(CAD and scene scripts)
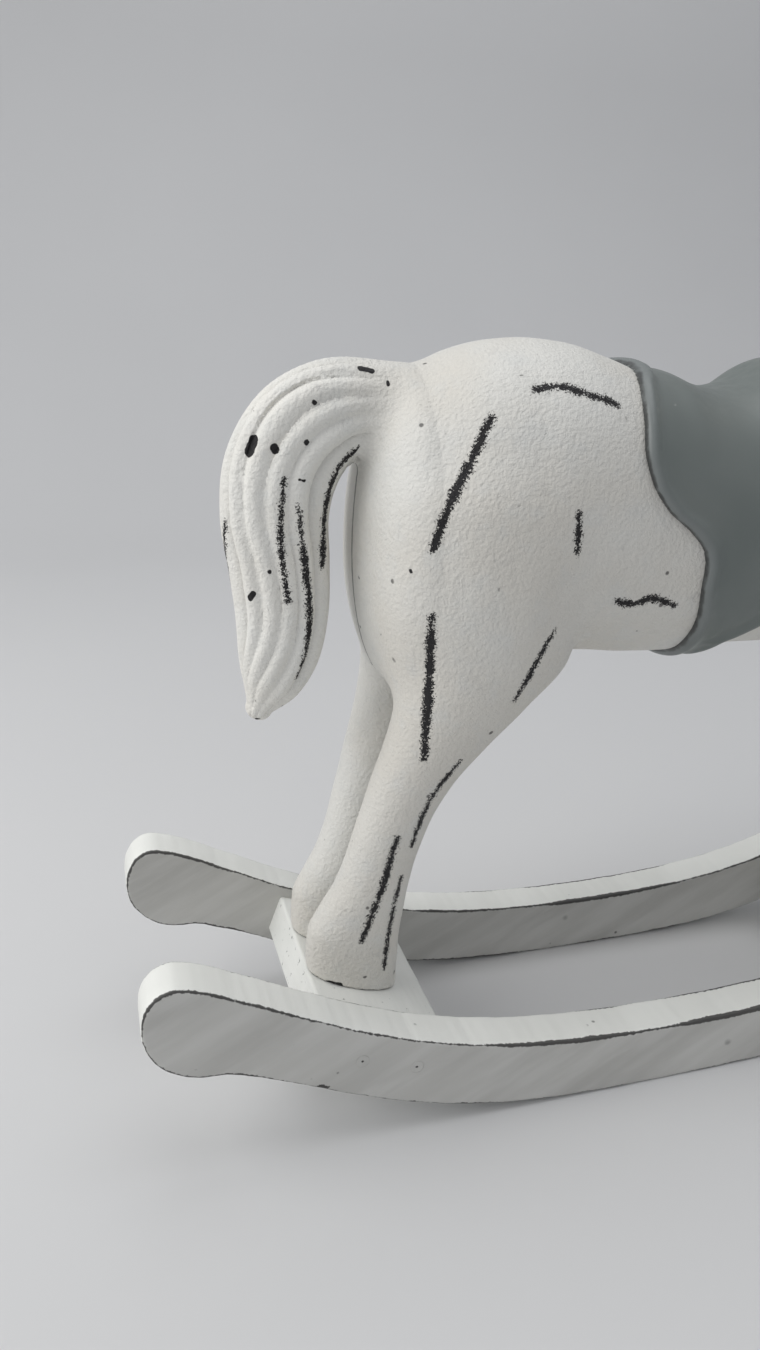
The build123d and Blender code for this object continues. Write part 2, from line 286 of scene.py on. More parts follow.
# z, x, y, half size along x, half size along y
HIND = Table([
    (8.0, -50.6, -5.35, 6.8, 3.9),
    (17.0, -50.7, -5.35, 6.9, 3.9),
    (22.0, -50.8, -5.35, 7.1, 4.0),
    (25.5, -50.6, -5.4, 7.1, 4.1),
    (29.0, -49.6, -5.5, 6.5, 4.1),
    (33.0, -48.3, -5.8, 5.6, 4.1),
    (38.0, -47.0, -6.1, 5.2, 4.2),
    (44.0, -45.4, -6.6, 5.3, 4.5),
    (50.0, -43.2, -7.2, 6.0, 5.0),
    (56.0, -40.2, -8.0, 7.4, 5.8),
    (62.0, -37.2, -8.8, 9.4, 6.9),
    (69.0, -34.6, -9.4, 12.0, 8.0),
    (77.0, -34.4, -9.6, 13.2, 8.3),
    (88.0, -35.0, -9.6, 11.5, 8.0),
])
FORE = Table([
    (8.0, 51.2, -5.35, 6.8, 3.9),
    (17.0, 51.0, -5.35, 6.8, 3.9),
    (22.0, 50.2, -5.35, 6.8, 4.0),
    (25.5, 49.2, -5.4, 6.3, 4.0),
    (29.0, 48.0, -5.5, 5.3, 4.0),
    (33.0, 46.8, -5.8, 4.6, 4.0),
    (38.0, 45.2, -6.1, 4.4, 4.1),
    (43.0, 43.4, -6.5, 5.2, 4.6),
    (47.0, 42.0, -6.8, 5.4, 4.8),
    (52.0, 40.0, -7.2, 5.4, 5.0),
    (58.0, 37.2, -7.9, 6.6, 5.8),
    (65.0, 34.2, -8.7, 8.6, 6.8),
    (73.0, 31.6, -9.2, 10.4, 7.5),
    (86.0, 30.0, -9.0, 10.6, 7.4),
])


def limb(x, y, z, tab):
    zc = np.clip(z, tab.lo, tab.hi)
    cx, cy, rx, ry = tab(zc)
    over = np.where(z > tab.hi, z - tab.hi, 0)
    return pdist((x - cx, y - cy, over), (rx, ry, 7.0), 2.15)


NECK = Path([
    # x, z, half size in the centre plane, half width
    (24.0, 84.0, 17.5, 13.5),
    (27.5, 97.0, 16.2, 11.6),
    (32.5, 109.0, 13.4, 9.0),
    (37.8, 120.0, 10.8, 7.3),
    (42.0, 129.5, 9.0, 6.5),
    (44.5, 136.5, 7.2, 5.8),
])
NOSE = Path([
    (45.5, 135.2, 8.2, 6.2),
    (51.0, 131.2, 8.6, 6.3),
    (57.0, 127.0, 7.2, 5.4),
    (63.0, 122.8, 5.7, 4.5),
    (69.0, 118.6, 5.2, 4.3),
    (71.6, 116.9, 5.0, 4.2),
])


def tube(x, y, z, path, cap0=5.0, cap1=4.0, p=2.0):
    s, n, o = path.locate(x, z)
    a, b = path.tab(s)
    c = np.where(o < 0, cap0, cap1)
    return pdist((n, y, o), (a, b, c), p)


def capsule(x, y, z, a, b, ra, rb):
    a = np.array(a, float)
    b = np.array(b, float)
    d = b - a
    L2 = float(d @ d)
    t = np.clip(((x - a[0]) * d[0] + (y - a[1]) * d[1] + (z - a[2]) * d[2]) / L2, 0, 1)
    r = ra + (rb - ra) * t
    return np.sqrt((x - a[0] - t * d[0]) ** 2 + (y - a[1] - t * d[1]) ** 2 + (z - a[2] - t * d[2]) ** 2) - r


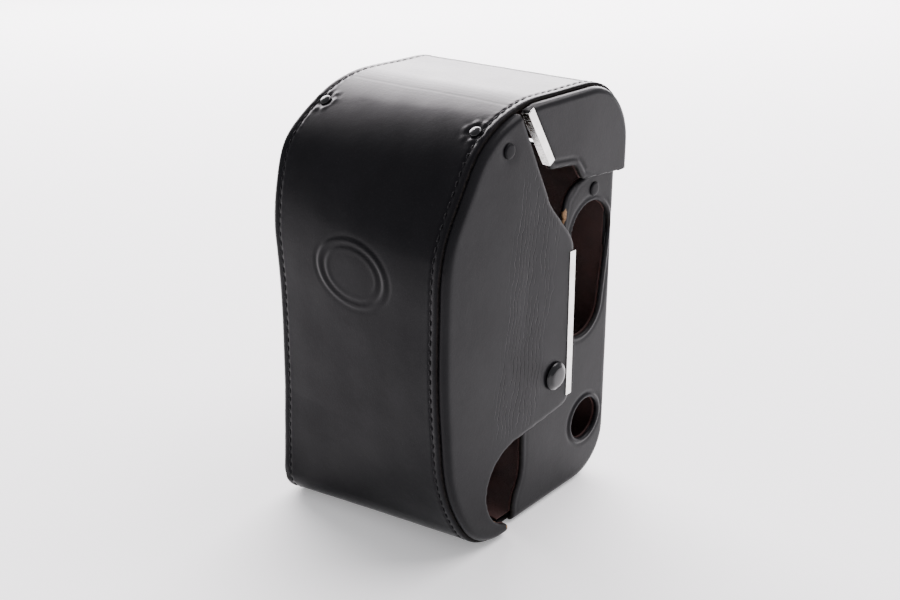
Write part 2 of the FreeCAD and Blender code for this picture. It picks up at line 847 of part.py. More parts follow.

### Short exercise
Each record above should be repeated exactly as it appears.

### Expected answer
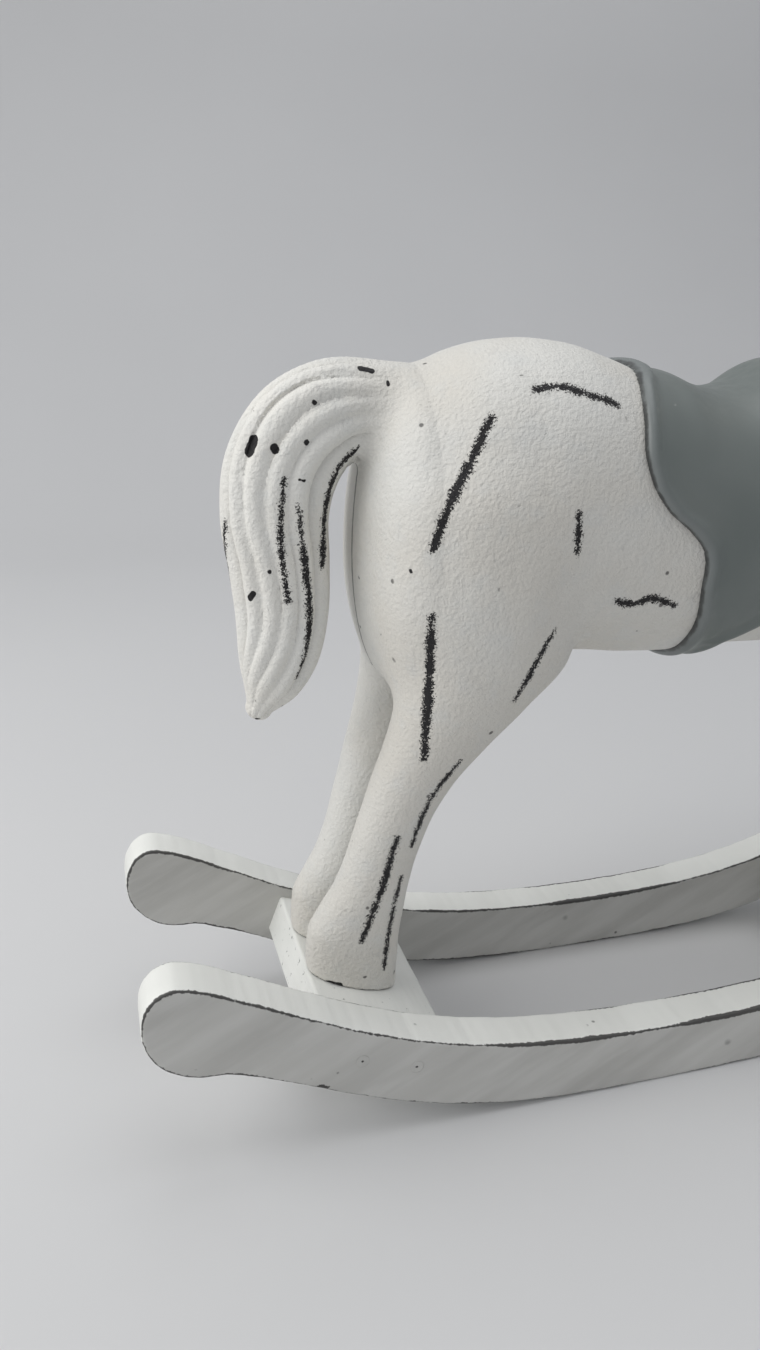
The build123d and Blender code for this object continues. Write part 2, from line 286 of scene.py on. More parts follow.
# z, x, y, half size along x, half size along y
HIND = Table([
    (8.0, -50.6, -5.35, 6.8, 3.9),
    (17.0, -50.7, -5.35, 6.9, 3.9),
    (22.0, -50.8, -5.35, 7.1, 4.0),
    (25.5, -50.6, -5.4, 7.1, 4.1),
    (29.0, -49.6, -5.5, 6.5, 4.1),
    (33.0, -48.3, -5.8, 5.6, 4.1),
    (38.0, -47.0, -6.1, 5.2, 4.2),
    (44.0, -45.4, -6.6, 5.3, 4.5),
    (50.0, -43.2, -7.2, 6.0, 5.0),
    (56.0, -40.2, -8.0, 7.4, 5.8),
    (62.0, -37.2, -8.8, 9.4, 6.9),
    (69.0, -34.6, -9.4, 12.0, 8.0),
    (77.0, -34.4, -9.6, 13.2, 8.3),
    (88.0, -35.0, -9.6, 11.5, 8.0),
])
FORE = Table([
    (8.0, 51.2, -5.35, 6.8, 3.9),
    (17.0, 51.0, -5.35, 6.8, 3.9),
    (22.0, 50.2, -5.35, 6.8, 4.0),
    (25.5, 49.2, -5.4, 6.3, 4.0),
    (29.0, 48.0, -5.5, 5.3, 4.0),
    (33.0, 46.8, -5.8, 4.6, 4.0),
    (38.0, 45.2, -6.1, 4.4, 4.1),
    (43.0, 43.4, -6.5, 5.2, 4.6),
    (47.0, 42.0, -6.8, 5.4, 4.8),
    (52.0, 40.0, -7.2, 5.4, 5.0),
    (58.0, 37.2, -7.9, 6.6, 5.8),
    (65.0, 34.2, -8.7, 8.6, 6.8),
    (73.0, 31.6, -9.2, 10.4, 7.5),
    (86.0, 30.0, -9.0, 10.6, 7.4),
])


def limb(x, y, z, tab):
    zc = np.clip(z, tab.lo, tab.hi)
    cx, cy, rx, ry = tab(zc)
    over = np.where(z > tab.hi, z - tab.hi, 0)
    return pdist((x - cx, y - cy, over), (rx, ry, 7.0), 2.15)


NECK = Path([
    # x, z, half size in the centre plane, half width
    (24.0, 84.0, 17.5, 13.5),
    (27.5, 97.0, 16.2, 11.6),
    (32.5, 109.0, 13.4, 9.0),
    (37.8, 120.0, 10.8, 7.3),
    (42.0, 129.5, 9.0, 6.5),
    (44.5, 136.5, 7.2, 5.8),
])
NOSE = Path([
    (45.5, 135.2, 8.2, 6.2),
    (51.0, 131.2, 8.6, 6.3),
    (57.0, 127.0, 7.2, 5.4),
    (63.0, 122.8, 5.7, 4.5),
    (69.0, 118.6, 5.2, 4.3),
    (71.6, 116.9, 5.0, 4.2),
])


def tube(x, y, z, path, cap0=5.0, cap1=4.0, p=2.0):
    s, n, o = path.locate(x, z)
    a, b = path.tab(s)
    c = np.where(o < 0, cap0, cap1)
    return pdist((n, y, o), (a, b, c), p)


def capsule(x, y, z, a, b, ra, rb):
    a = np.array(a, float)
    b = np.array(b, float)
    d = b - a
    L2 = float(d @ d)
    t = np.clip(((x - a[0]) * d[0] + (y - a[1]) * d[1] + (z - a[2]) * d[2]) / L2, 0, 1)
    r = ra + (rb - ra) * t
    return np.sqrt((x - a[0] - t * d[0]) ** 2 + (y - a[1] - t * d[1]) ** 2 + (z - a[2] - t * d[2]) ** 2) - r


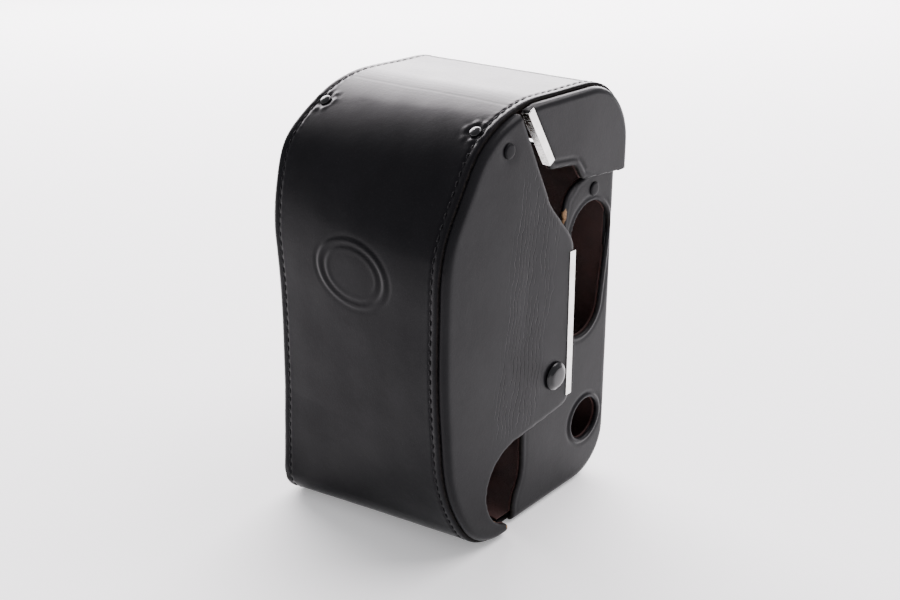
Write part 2 of the FreeCAD and Blender code for this picture. It picks up at line 847 of part.py. More parts follow.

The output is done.